The overthinker can't close a loop.
The underthinker can't let a loop stay open long enough to learn from it.
Same ceiling. Different route to get there.
Two-Way Doors
There's a mental model I come back to constantly. Credited to Bezos for years now.
One-way doors are decisions you can't reverse. Or at least can't reverse without real cost to money, reputation, or relationships. Shutting down a product line. Signing a long-term lease. Letting your head of sales go. These deserve the full methodical process. Sit with them. Think through the second and third-order effects.
Two-way doors are decisions you can undo. Contractor not working out? Find another. Tried a new offer page and it flopped? Change it this afternoon.
More decisions are two-way doors than you think. Nearly everything that eats your calendar... tactical calls, small hires, messaging tweaks, pricing tests... can be reversed if they turn out wrong.

The problem is when you apply the wrong weight to the wrong door.
My 1.5 years of not launching Piper Co? I was treating a two-way door like a one-way door. A LinkedIn headline, a Notion offer page, a website I could rebuild in a weekend... all reversible. The monster in my head was a framing problem, not a real one.
The founder pivoting every 30 days?
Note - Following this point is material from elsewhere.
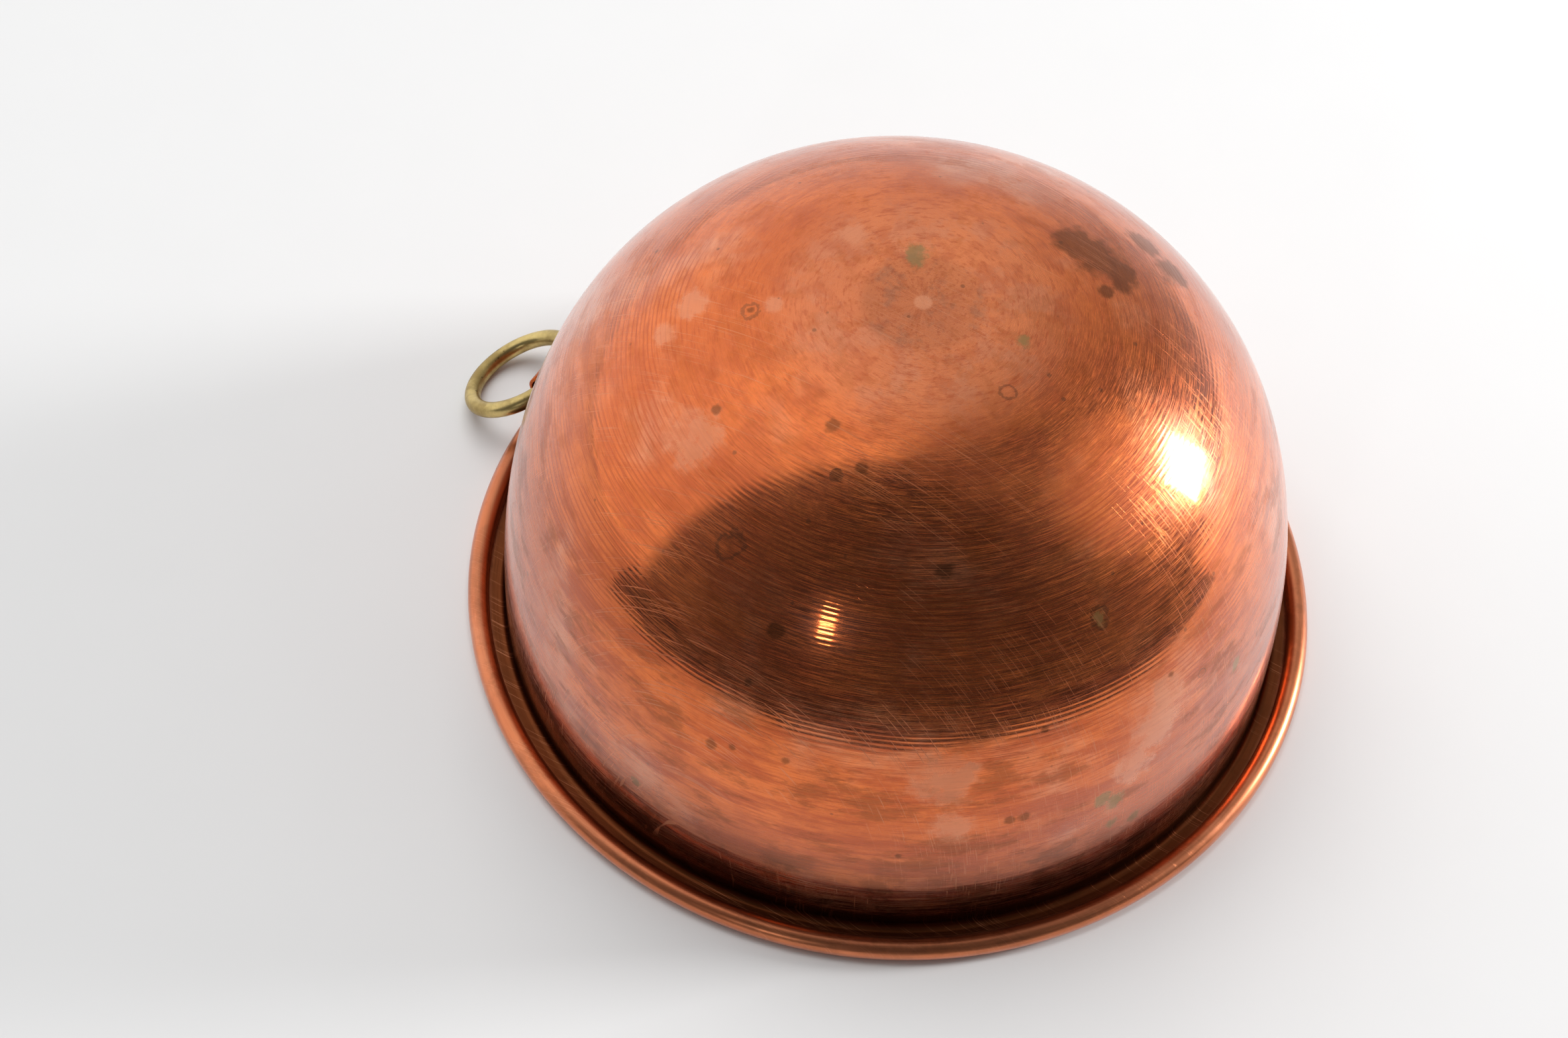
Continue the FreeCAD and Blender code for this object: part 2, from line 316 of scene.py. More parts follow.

Treating every door like a two-way door. Churning through hires, burning through positioning, eroding customer trust. Some of those decisions had consequences he couldn't walk back.
Both are mistakes. Opposite directions.
The Filter
I still catch myself spiraling on a decision I should've made weeks ago. Or sitting on something I know I need to do.
When I notice it, I ask one question.
Is this a one-way door, or a two-way door?
If it's two-way (and most things are), I probably already know enough to walk through it. The additional analysis isn't making the decision better. It's making me feel better about not making it.
Methodical thinking is a genuine asset. I'll take it over the alternative most days.
But it needs a filter. Without one, it quietly kills your business over the course of a year you can't get back.
You have to make decisions.
Inaction is never an option if you want to win.